Lo primero de todo, en las relaciones con los demás, es el respetarse. “La primera exigencia del amor”, escribe san Francisco de Sales, “es el respeto”.
Todo ser humano merece respeto por el simple hecho de serlo: se trata de una persona, es decir, un yo diferenciado, inefable e incomunicable. ¿En qué consiste el respeto? “El respeto”, explica el P. Larrañaga, “implica dos actitudes, una interior y otra exterior. Presupone, en primer lugar, venerar el misterio del hermano como quien venera algo sagrado. En segundo lugar, implica no meterse con el otro. En su forma negativa se expresa así: no pensar mal, no hablar mal. Y en su forma positiva significa: reverencia interior y trato de cortesía”. Una falta de respeto muy común es el hablar mal del otro, el “meterse” con el otro. Lo que hacen, llevados de una violencia compensadora, los fracasados, los incapaces de soportar que los demás triunfen. Estos sujetos crean un clima ponzoñoso porque sus críticas y murmuraciones engendran desconfianza, inseguridad, resentimiento, peligrosas evasiones, etc. ¿Cómo superar poco a poco tan lamentables males, origen de otros más? Sin desestimar las motivaciones de índole humana, particularmente en la niñez y juventud, se impone una profundización en la fe, mediante la cual y animados por la presencia en nosotros de Jesucristo y sus actitudes, “veamos” en los demás a seres dignos del mayor respeto. Esa presencia de Cristo en nosotros, avivada incesantemente por la fe, contribuirá de modo muy eficaz a sanar en la raíz el mal de criticar y murmurar del prójimo. Más aún, nos facilitará muchísimo el ver en el otro, no sólo a una persona, sino al mismo Jesús que dijo que lo que hacemos a los demás se lo hacemos a él. (cf. Mateo 25,40).
Alguien ha escrito que “el modo ideal de respetar es el silencio”. Silencio interior y silencio exterior. Este no es posible sin aquél.
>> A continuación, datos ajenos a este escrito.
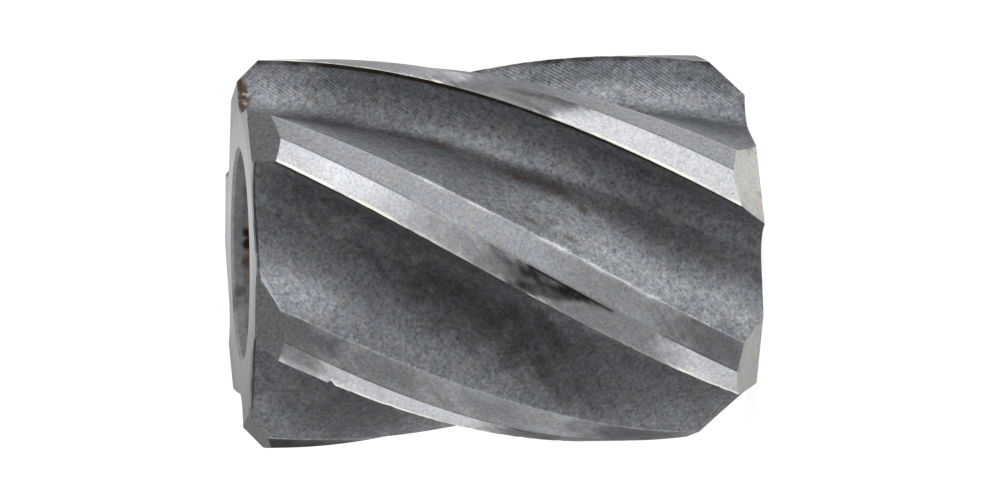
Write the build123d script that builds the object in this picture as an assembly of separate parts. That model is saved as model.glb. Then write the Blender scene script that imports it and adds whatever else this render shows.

Primero, pues, no pensar mal, no sentir mal; respetar al otro “callando” en la intimidad del corazón y de la mente. Después también y consecuentemente, el silencio exterior. Aunque no se justifiquen objetivamente hablando, los defectos evidentes de los demás, cabe ¡y es lo debido! que nos abstengamos por completo de hacer un comentario desfavorable. Aquello de que, si no tienes nada bueno que decir del otro, mejor callar. “Callar es amar”, sentencia el P. Larrañaga.
Supuesto ese silencio interior y exterior, supuesto el callar que es amar, eventualmente habrá que intervenir para ayudar al caído a que se levante y siga su camino. Y hacerlo con la mayor naturalidad del mundo, con sumo respeto, sin juzgar ni condenar.
Silencio para cubrir con el manto de la caridad el pecado del hermano, y silencio también para guardar el secreto de una confidencia. Quien así es capaz de proceder denota madurez humana y es persona en la que se puede confiar. ¡Y es tan necesario contar con alguien en quien confiar!
Mucha gente hay que sufre por no tener con quien platicar sobre sus problemas, por temor a que después cuenten lo que se les ha confiado. Gran cosa, pues, el ser capaces de guardar cuidadosamente el silencio cuando alguien se nos franquea y abre su corazón para hacernos partícipes de un asunto personal e íntimo. ¡Qué obra tan estupenda de misericordia, y qué necesaria al mismo tiempo! Amar es respetar. El que guarda silencio, ama. Cierro el capítulo con esta exhortación del P. Larrañaga: “Cultive el silencio con la misma devoción con que un creyente cultiva la amistad con Dios”.